§ **Exercise**: The data below holds a line containing "oval(left_pupil_oval);" and a line containing "bpy.data.objects.remove(obj)"; please quote exactly those two lines and every line between them, and nothing else.
* start Source data *
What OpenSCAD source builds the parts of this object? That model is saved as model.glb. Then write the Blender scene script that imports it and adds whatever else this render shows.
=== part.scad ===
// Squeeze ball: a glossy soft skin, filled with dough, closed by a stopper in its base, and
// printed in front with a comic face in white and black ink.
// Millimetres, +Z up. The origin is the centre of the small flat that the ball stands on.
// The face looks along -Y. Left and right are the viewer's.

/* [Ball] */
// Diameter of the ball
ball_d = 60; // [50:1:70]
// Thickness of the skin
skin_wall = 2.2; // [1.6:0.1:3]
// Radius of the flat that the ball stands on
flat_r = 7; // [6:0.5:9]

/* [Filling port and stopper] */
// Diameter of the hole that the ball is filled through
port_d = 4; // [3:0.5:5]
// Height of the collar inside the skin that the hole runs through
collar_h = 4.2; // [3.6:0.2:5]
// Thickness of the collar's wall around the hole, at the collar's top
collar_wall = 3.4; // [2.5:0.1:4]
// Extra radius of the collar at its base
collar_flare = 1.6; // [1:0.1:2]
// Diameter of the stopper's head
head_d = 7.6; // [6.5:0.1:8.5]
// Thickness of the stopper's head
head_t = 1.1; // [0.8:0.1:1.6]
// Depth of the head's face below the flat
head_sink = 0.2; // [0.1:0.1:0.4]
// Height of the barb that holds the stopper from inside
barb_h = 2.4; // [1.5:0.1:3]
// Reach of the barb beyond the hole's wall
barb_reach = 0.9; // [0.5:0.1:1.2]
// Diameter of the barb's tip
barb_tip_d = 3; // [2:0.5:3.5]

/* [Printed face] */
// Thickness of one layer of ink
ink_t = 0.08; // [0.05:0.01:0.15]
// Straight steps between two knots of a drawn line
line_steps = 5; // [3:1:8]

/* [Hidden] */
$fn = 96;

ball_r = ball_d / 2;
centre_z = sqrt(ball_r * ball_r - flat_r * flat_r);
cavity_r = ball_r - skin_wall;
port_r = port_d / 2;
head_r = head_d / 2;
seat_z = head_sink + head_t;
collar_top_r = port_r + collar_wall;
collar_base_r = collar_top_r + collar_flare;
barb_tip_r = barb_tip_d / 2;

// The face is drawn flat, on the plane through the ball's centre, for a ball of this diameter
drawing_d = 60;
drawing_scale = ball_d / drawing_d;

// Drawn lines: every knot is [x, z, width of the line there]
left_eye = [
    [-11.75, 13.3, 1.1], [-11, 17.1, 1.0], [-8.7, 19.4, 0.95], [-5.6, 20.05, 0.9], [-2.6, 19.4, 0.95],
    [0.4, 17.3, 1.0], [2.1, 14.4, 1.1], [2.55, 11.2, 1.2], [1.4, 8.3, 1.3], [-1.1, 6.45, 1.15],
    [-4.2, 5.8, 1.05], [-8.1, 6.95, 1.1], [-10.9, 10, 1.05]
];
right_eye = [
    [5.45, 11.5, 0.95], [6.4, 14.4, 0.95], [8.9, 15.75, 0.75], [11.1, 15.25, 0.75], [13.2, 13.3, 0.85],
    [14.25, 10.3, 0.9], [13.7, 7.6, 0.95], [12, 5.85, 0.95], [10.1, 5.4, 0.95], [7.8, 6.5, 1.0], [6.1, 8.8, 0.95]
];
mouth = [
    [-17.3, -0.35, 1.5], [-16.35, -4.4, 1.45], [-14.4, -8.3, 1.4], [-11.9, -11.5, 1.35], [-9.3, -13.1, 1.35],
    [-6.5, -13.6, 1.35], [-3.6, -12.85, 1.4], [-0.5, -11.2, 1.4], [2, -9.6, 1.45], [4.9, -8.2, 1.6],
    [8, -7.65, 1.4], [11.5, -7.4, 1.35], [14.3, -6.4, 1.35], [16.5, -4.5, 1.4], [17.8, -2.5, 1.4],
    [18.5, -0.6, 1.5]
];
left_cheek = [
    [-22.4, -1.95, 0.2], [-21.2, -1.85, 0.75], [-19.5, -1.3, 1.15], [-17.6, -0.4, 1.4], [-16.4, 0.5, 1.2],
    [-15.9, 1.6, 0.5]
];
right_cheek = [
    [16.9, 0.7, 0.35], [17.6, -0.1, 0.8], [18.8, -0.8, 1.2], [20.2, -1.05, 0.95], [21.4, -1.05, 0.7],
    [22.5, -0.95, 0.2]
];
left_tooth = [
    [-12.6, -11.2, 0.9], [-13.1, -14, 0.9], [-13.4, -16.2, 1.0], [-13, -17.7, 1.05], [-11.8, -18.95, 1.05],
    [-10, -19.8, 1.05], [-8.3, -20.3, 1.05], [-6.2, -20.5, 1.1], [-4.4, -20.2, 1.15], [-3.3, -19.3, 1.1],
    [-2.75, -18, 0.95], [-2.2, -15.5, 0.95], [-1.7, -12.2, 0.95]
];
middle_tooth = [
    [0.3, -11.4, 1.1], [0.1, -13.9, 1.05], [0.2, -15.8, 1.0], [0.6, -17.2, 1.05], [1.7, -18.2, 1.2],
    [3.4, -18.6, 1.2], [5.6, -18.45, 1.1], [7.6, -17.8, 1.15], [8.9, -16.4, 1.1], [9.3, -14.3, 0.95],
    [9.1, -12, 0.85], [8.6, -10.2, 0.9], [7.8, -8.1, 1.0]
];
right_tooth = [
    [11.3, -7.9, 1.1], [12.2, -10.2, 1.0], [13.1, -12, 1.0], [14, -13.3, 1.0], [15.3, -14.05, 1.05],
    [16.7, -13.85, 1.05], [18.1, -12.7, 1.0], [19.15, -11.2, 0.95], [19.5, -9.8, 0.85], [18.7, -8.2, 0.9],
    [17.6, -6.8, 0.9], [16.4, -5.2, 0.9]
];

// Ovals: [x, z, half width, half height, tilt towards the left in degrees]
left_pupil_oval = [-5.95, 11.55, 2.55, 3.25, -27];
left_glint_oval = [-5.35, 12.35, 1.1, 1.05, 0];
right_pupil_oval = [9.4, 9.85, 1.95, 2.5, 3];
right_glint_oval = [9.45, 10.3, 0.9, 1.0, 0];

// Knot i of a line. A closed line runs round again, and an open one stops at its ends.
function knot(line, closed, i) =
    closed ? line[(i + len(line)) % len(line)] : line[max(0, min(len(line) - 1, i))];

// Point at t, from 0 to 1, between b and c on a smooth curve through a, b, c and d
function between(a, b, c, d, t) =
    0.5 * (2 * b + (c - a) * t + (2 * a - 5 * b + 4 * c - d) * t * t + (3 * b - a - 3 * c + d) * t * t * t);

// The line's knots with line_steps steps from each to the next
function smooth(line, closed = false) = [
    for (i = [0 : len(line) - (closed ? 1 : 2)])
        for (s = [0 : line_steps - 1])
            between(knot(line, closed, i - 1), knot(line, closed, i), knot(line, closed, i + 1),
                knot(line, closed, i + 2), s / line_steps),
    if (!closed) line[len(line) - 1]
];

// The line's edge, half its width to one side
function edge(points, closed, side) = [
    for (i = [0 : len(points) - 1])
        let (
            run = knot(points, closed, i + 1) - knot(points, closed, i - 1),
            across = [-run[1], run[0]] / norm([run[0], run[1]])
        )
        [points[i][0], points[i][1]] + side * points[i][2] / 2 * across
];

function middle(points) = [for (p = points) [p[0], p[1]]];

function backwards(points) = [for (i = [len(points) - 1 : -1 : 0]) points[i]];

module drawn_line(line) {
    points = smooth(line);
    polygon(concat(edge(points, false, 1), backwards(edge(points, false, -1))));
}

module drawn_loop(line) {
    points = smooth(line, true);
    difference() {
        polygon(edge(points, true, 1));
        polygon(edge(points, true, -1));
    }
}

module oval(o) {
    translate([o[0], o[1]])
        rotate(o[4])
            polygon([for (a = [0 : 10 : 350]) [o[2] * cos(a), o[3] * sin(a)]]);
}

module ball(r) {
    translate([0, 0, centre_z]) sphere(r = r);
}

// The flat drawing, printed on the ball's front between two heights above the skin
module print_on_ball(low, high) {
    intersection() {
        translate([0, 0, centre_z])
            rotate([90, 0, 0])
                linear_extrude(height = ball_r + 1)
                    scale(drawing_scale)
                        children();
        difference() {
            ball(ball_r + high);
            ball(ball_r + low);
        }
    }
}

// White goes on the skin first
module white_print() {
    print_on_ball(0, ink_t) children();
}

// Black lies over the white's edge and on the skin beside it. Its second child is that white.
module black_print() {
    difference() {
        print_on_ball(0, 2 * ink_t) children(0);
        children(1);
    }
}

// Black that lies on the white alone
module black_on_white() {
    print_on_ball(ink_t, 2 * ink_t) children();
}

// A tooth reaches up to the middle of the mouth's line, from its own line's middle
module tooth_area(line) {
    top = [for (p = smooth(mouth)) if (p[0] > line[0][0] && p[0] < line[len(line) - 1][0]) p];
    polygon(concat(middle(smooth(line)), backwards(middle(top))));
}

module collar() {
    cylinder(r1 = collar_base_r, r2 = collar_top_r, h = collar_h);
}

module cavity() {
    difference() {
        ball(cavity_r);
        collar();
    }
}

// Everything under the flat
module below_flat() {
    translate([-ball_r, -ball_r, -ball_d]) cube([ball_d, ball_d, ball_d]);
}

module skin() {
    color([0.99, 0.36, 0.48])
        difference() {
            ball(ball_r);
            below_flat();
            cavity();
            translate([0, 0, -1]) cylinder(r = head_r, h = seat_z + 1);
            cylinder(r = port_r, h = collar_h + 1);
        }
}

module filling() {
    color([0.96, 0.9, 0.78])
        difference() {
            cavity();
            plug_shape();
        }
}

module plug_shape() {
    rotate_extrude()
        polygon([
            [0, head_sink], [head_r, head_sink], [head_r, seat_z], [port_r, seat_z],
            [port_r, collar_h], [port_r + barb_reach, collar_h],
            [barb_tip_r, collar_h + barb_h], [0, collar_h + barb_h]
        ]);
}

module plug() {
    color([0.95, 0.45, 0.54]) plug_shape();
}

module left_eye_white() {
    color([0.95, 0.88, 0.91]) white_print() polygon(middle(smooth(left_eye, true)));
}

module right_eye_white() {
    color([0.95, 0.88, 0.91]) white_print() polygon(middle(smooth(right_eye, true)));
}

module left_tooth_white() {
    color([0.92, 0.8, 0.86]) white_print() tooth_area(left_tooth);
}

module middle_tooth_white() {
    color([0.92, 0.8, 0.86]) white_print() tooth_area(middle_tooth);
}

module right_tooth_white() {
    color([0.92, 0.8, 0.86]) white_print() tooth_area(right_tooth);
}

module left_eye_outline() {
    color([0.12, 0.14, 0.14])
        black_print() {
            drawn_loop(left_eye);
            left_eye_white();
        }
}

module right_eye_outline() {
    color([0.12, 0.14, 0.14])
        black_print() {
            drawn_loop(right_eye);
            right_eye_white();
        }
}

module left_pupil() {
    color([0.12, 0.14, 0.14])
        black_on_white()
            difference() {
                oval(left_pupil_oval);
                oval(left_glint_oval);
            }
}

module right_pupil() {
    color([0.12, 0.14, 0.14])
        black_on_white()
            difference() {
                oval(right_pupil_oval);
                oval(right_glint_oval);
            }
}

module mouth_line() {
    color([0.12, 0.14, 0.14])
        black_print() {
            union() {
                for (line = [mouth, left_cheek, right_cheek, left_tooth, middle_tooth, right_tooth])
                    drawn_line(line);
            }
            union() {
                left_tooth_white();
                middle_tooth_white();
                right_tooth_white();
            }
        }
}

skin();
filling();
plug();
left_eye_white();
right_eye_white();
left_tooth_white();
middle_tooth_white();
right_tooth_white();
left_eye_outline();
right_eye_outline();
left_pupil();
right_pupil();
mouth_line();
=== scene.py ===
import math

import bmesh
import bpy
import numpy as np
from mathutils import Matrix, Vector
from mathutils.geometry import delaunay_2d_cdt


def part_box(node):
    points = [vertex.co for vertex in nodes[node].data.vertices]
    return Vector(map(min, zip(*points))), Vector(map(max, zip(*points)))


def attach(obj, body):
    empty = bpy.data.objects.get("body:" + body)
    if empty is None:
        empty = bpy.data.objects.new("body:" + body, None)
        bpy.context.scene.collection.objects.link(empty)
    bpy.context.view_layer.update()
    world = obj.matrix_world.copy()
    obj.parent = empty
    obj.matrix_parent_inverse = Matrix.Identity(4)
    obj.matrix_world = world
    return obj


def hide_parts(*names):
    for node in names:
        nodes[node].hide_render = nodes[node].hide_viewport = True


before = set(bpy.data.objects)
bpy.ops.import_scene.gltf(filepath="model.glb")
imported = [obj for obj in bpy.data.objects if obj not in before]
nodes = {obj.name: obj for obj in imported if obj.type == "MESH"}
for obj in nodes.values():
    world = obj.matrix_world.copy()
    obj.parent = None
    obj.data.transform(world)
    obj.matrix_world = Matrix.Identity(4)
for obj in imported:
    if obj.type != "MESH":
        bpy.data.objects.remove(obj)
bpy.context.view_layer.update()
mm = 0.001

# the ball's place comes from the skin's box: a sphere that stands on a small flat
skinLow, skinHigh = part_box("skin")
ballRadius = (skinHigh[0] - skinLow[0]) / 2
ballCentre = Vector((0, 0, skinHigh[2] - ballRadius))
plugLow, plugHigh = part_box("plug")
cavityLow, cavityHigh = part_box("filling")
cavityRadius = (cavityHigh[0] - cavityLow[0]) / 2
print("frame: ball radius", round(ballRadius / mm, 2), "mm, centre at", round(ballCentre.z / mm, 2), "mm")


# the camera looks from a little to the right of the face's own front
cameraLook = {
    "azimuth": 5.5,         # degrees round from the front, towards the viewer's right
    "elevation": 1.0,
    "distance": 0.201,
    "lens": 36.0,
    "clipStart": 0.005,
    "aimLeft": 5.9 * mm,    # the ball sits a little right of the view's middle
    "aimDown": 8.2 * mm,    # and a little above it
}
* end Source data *
§ **Solution for this task**:
                oval(left_pupil_oval);
                oval(left_glint_oval);
            }
}

module right_pupil() {
    color([0.12, 0.14, 0.14])
        black_on_white()
            difference() {
                oval(right_pupil_oval);
                oval(right_glint_oval);
            }
}

module mouth_line() {
    color([0.12, 0.14, 0.14])
        black_print() {
            union() {
                for (line = [mouth, left_cheek, right_cheek, left_tooth, middle_tooth, right_tooth])
                    drawn_line(line);
            }
            union() {
                left_tooth_white();
                middle_tooth_white();
                right_tooth_white();
            }
        }
}

skin();
filling();
plug();
left_eye_white();
right_eye_white();
left_tooth_white();
middle_tooth_white();
right_tooth_white();
left_eye_outline();
right_eye_outline();
left_pupil();
right_pupil();
mouth_line();
=== scene.py ===
import math

import bmesh
import bpy
import numpy as np
from mathutils import Matrix, Vector
from mathutils.geometry import delaunay_2d_cdt


def part_box(node):
    points = [vertex.co for vertex in nodes[node].data.vertices]
    return Vector(map(min, zip(*points))), Vector(map(max, zip(*points)))


def attach(obj, body):
    empty = bpy.data.objects.get("body:" + body)
    if empty is None:
        empty = bpy.data.objects.new("body:" + body, None)
        bpy.context.scene.collection.objects.link(empty)
    bpy.context.view_layer.update()
    world = obj.matrix_world.copy()
    obj.parent = empty
    obj.matrix_parent_inverse = Matrix.Identity(4)
    obj.matrix_world = world
    return obj


def hide_parts(*names):
    for node in names:
        nodes[node].hide_render = nodes[node].hide_viewport = True


before = set(bpy.data.objects)
bpy.ops.import_scene.gltf(filepath="model.glb")
imported = [obj for obj in bpy.data.objects if obj not in before]
nodes = {obj.name: obj for obj in imported if obj.type == "MESH"}
for obj in nodes.values():
    world = obj.matrix_world.copy()
    obj.parent = None
    obj.data.transform(world)
    obj.matrix_world = Matrix.Identity(4)
for obj in imported:
    if obj.type != "MESH":
        bpy.data.objects.remove(obj)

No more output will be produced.